■ Brief
Output a verbatim copy of the data, cut off after the line that contains "curve.materials.append(EMBLEM_GROOVE_SHADE)".

------

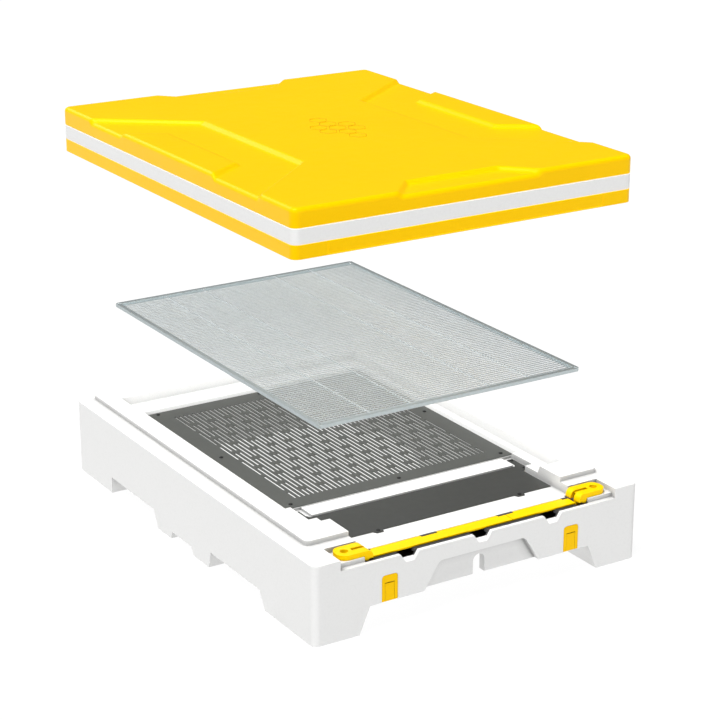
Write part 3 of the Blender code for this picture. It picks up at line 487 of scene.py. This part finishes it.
def make_cap():
    """The yellow shell of the roof with its raised relief."""
    shape = bmesh.new()
    rows = []
    for points, heights in cap_rings():
        rows.append([shape.verts.new((x, y, z)) for (x, y), z in zip(points, heights)])
    count = len(rows[0])
    for outer, inner in zip(rows, rows[1:]):
        for index in range(count):
            after = (index + 1) % count
            shape.faces.new((outer[index], outer[after], inner[after], inner[index]))
    shape.faces.new(list(reversed(rows[0])))
    bmesh.ops.remove_doubles(shape, verts=shape.verts, dist=0.02 * MM)
    bmesh.ops.recalc_face_normals(shape, faces=shape.faces)
    mesh = bpy.data.meshes.new("roof_shell")
    shape.to_mesh(mesh)
    shape.free()
    mesh.shade_smooth()
    mesh.set_sharp_from_angle(angle=SHARP_ANGLE)
    shell = object_from("roof_shell", mesh)
    flatten(shell)
    return stand_for(shell, YELLOW, "yellow_plastic", "roof_cap")


# ---------------------------------------------------------------- emblem


def make_emblem():
    """A plain honeycomb of moulded lines in the middle of the roof, coloured darker yellow as painted shade
    of engraved grooves.
    """
    curve = bpy.data.curves.new("roof_emblem", "CURVE")
    curve.dimensions = "3D"
    curve.bevel_depth = 0.55 * MM
    curve.bevel_resolution = 1
    cell = 15 * MM
    outline = 0.86 * cell
    step = cell * math.sqrt(3)
    centre = Vector((8 * MM, 25 * MM))
    cells = [(0, 0), (1, 0), (-1, 0), (0.5, 1), (-0.5, 1), (0.5, -1), (-0.5, -1), (2, 0), (-2, 0)]
    for column, row in cells:
        middle = centre + Vector((row * cell * 1.5, column * step))
        spline = curve.splines.new("POLY")
        spline.points.add(5)
        for index, point in enumerate(spline.points):
            angle = math.pi / 3 * index
            x = middle.x + outline * math.cos(angle)
            y = middle.y + outline * math.sin(angle)
            point.co = (x, y, CAP_HIGH.z, 1.0)
        spline.use_cyclic_u = True
    made = object_from("roof_emblem", curve)
    # The darker yellow paints the shade of engraved grooves onto the raised lines.
    curve.materials.append(EMBLEM_GROOVE_SHADE)
    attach(made, "roof")


# ---------------------------------------------------------------- excluder

WIRE_R = 1.05 * MM
WIRE_INSET = 1.1 * MM
WIRE_PITCH = 6.3 * MM


def tube(shape, start, end, radius, sides=10):
    """Add a closed cylinder between two points to a bmesh."""
    start, end = Vector(start), Vector(end)
    turn = (end - start).to_track_quat("Z", "Y").to_matrix().to_4x4()
    bmesh.ops.create_cone(
        shape, cap_ends=True, segments=sides, radius1=radius, radius2=radius,
        depth=(end - start).length, matrix=Matrix.Translation((start + end) / 2) @ turn,
    )


def make_wires():
    """The grid of parallel wires, and the cross rods that hold them apart."""
    box_low, box_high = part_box("excluder_wires")
    span = box_high.y - box_low.y - 2 * WIRE_INSET
    count = round(span / WIRE_PITCH)
    pitch = span / count
    middle = (box_low.z + box_high.z) / 2
    shape = bmesh.new()
    for index in range(1, count):
        y = box_low.y + WIRE_INSET + index * pitch
        tube(shape, (box_low.x, y, middle), (box_high.x, y, middle), WIRE_R)
    mesh = bpy.data.meshes.new("wire_grid")
    shape.to_mesh(mesh)
    shape.free()
    mesh.shade_smooth()
    mesh.set_sharp_from_angle(angle=SHARP_ANGLE)
    stand_for(object_from("wire_grid", mesh), WIRE, "galvanised_steel", "excluder_wires")
    for index in range(1, 5):
        node = f"excluder_cross_rod_{index}"
        piece = refined(node, f"cross_wire_{index}", 0.5 * MM, 3)
        stand_for(piece, CROSS_WIRE, "galvanised_steel", node)


def make_excluder():
    """The queen excluder: four folded rails round the wires."""
    for side in ("front", "right", "back", "left"):
        piece = refined(f"excluder_{side}_rail", f"{side}_rail", 0.7 * MM, 3)
        stand_for(piece, ZINC, "galvanised_steel", f"excluder_{side}_rail")
    make_wires()


# ---------------------------------------------------------------- other pieces


def refine(node, name, surface, slot, width, segments=2):
    """Put a copy of a CAD node with rounded edges in its place."""
    stand_for(refined(node, name, width, segments), surface, slot, node)


def make_refined_pieces():
    """Pieces whose CAD shape is right and only needs rounded edges."""
    refine("base_body", "base_foam", FOAM, "white_foam", 1.4 * MM, 3)
    refine("roof_core", "roof_foam", BAND, "white_foam", 0.8 * MM)
    refine("roof_skirt", "roof_rim", YELLOW, "yellow_plastic", 0.7 * MM)
    refine("roof_front_panel", "roof_panel", YELLOW, "yellow_plastic", 0.5 * MM)
    refine("front_plate", "floor_plate", DARK, "dark_plastic", 0.4 * MM)
    refine("entrance_frame", "entrance_tray", BLACK, "black_plastic", 0.4 * MM)
    for side in ("left", "right"):
        refine(f"{side}_gate", f"{side}_flap", LEMON, "yellow_plastic", 0.4 * MM)
        refine(f"{side}_lever", f"{side}_cam_lever", LEMON, "yellow_plastic", 1.3 * MM, 3)
        refine(f"{side}_lever_bracket", f"{side}_post", LEMON, "yellow_plastic", 0.4 * MM)
        refine(f"{side}_clip", f"{side}_insert", YELLOW, "yellow_plastic", 0.4 * MM)
        refine(f"{side}_clip_tab", f"{side}_insert_flap", YELLOW, "yellow_plastic", 0.4 * MM)


def dress(node, surface):
    """Give a CAD node that stays its material."""
    data = frame["nodes"][node].data
    data.materials.clear()
    data.materials.append(surface)


def dress_nodes():
    """The CAD nodes that need no other shape: the grille, the screws and the pins."""
    dress("vent_grille", GREY)
    for index in range(1, 9):
        dress(f"grille_screw_{index}", SCREW)
    for index in range(1, 7):
        dress(f"plate_screw_{index}", SCREW)
    for side in ("left", "right"):
        for pin in ("gate_pin", "lever_pin", "clip_pin"):
            dress(f"{side}_{pin}", ZINC)


# ---------------------------------------------------------------- studio

CAMERA_AT = Vector((-1.4176, -2.3222, 1.1894))
CAMERA_AZIMUTH = math.radians(-31.906)
CAMERA_ELEVATION = math.radians(19.463)
FOCAL_LENGTH = 103.3
FLOOR_HALF = 40.0
FLOOR_DROP = 0.5 * MM
SUN_SPREAD = 30.0


def direction(azimuth, elevation):
    """The unit vector from the object towards a place at that azimuth and elevation."""
    level = math.cos(elevation)
    return Vector((math.sin(azimuth) * level, -math.cos(azimuth) * level, math.sin(elevation)))


def make_camera():
    """A long lens that looks down on the front left corner."""
    data = bpy.data.cameras.new("camera")
    data.lens = FOCAL_LENGTH
    data.sensor_width = 36.0
    data.clip_start = 0.05
    data.clip_end = 200.0
    made = object_from("camera", data)
    made.location = CAMERA_AT
    back = direction(CAMERA_AZIMUTH, CAMERA_ELEVATION)
    made.rotation_mode = "QUATERNION"
    made.rotation_quaternion = (-back).to_track_quat("-Z", "Y")
    bpy.context.scene.camera = made


def make_sun(name, azimuth, elevation, strength):
    """A broad far light from the given side, in degrees."""
    data = bpy.data.lights.new(name, "SUN")
    data.energy = strength
    data.angle = math.radians(SUN_SPREAD)
    made = object_from(name, data)
    toward = direction(math.radians(azimuth), math.radians(elevation))
    made.rotation_mode = "QUATERNION"
    made.rotation_quaternion = (-toward).to_track_quat("-Z", "Y")


def make_softbox(name, toward, distance, size, power):
    """A rectangular lamp that faces the middle of the object."""
    data = bpy.data.lights.new(name, "AREA")
    data.shape = "RECTANGLE"
    data.size, data.size_y = size
    data.energy = power
    made = object_from(name, data)
    centre = (CAD_BOX[0] + CAD_BOX[1]) / 2
    made.location = centre + toward.normalized() * distance
    made.rotation_mode = "QUATERNION"
    made.rotation_quaternion = (-toward).to_track_quat("-Z", "Y")


def make_floor():
    """A plain pale light table, so that no hard shadow lies under the object."""
    mesh = bpy.data.meshes.new("floor")
    shape = bmesh.new()
    bmesh.ops.create_grid(shape, x_segments=1, y_segments=1, size=FLOOR_HALF)
    shape.to_mesh(mesh)
    shape.free()
    made = object_from("floor", mesh)
    made.location.z = -FLOOR_DROP
    surface = bpy.data.materials.new("light_table")
    surface.use_nodes = True
    shader = surface.node_tree.nodes["Principled BSDF"]
    shader.inputs["Base Color"].default_value = (0.06, 0.06, 0.06, 1.0)
    shader.inputs["Roughness"].default_value = 0.9
    shader.inputs["Specular IOR Level"].default_value = 0.0
    shader.inputs["Emission Color"].default_value = STUDIO_WHITE
    shader.inputs["Emission Strength"].default_value = 0.96
    mesh.materials.append(surface)
    made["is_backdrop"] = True


def make_backdrop():
    """A white backdrop, whose light on the object is weak."""
    world = bpy.data.worlds.new("studio")
    bpy.context.scene.world = world
    world.use_nodes = True
    tree = world.node_tree
    background = tree.nodes["Background"]
    background.inputs["Color"].default_value = STUDIO_WHITE
    path = tree.nodes.new("ShaderNodeLightPath")
    strength = tree.nodes.new("ShaderNodeMapRange")
    strength.inputs["To Min"].default_value = 0.08
    strength.inputs["To Max"].default_value = 1.0
    tree.links.new(path.outputs["Is Camera Ray"], strength.inputs["Value"])
    tree.links.new(strength.outputs["Result"], background.inputs["Strength"])


def make_studio():
    """The backdrop, a key light from the left, a weak fill at the front and a rim light behind."""
    make_backdrop()
    make_sun("key", azimuth=-80.0, elevation=67.5, strength=4.3)
    make_sun("front_fill", azimuth=10.0, elevation=4.0, strength=1.5)
    make_softbox("rim", toward=Vector((-0.2, 0.8, 0.55)), distance=3.0, size=(1.6, 1.2), power=12.0)
    bpy.context.scene.view_settings.view_transform = "Standard"


def lift_shadows():
    """The roof and the excluder hang in the light and throw no shadow on what is below."""
    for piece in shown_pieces():
        if body_of(piece) in (["roof"], ["excluder"]):
            piece.visible_shadow = False


make_cap()
make_emblem()
make_excluder()
make_refined_pieces()
dress_nodes()
make_floor()
make_studio()
make_camera()
lift_shadows()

------

■ Result
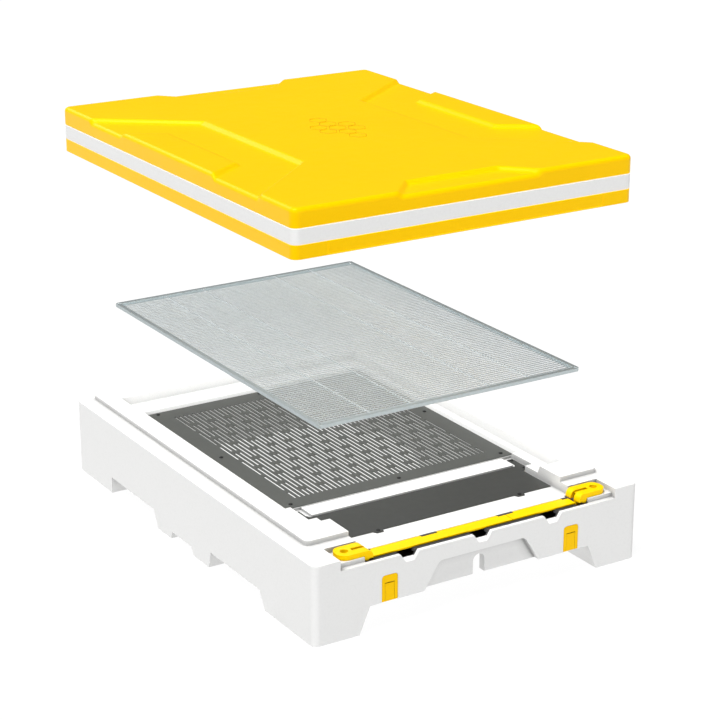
Write part 3 of the Blender code for this picture. It picks up at line 487 of scene.py. This part finishes it.
def make_cap():
    """The yellow shell of the roof with its raised relief."""
    shape = bmesh.new()
    rows = []
    for points, heights in cap_rings():
        rows.append([shape.verts.new((x, y, z)) for (x, y), z in zip(points, heights)])
    count = len(rows[0])
    for outer, inner in zip(rows, rows[1:]):
        for index in range(count):
            after = (index + 1) % count
            shape.faces.new((outer[index], outer[after], inner[after], inner[index]))
    shape.faces.new(list(reversed(rows[0])))
    bmesh.ops.remove_doubles(shape, verts=shape.verts, dist=0.02 * MM)
    bmesh.ops.recalc_face_normals(shape, faces=shape.faces)
    mesh = bpy.data.meshes.new("roof_shell")
    shape.to_mesh(mesh)
    shape.free()
    mesh.shade_smooth()
    mesh.set_sharp_from_angle(angle=SHARP_ANGLE)
    shell = object_from("roof_shell", mesh)
    flatten(shell)
    return stand_for(shell, YELLOW, "yellow_plastic", "roof_cap")


# ---------------------------------------------------------------- emblem


def make_emblem():
    """A plain honeycomb of moulded lines in the middle of the roof, coloured darker yellow as painted shade
    of engraved grooves.
    """
    curve = bpy.data.curves.new("roof_emblem", "CURVE")
    curve.dimensions = "3D"
    curve.bevel_depth = 0.55 * MM
    curve.bevel_resolution = 1
    cell = 15 * MM
    outline = 0.86 * cell
    step = cell * math.sqrt(3)
    centre = Vector((8 * MM, 25 * MM))
    cells = [(0, 0), (1, 0), (-1, 0), (0.5, 1), (-0.5, 1), (0.5, -1), (-0.5, -1), (2, 0), (-2, 0)]
    for column, row in cells:
        middle = centre + Vector((row * cell * 1.5, column * step))
        spline = curve.splines.new("POLY")
        spline.points.add(5)
        for index, point in enumerate(spline.points):
            angle = math.pi / 3 * index
            x = middle.x + outline * math.cos(angle)
            y = middle.y + outline * math.sin(angle)
            point.co = (x, y, CAP_HIGH.z, 1.0)
        spline.use_cyclic_u = True
    made = object_from("roof_emblem", curve)
    # The darker yellow paints the shade of engraved grooves onto the raised lines.
    curve.materials.append(EMBLEM_GROOVE_SHADE)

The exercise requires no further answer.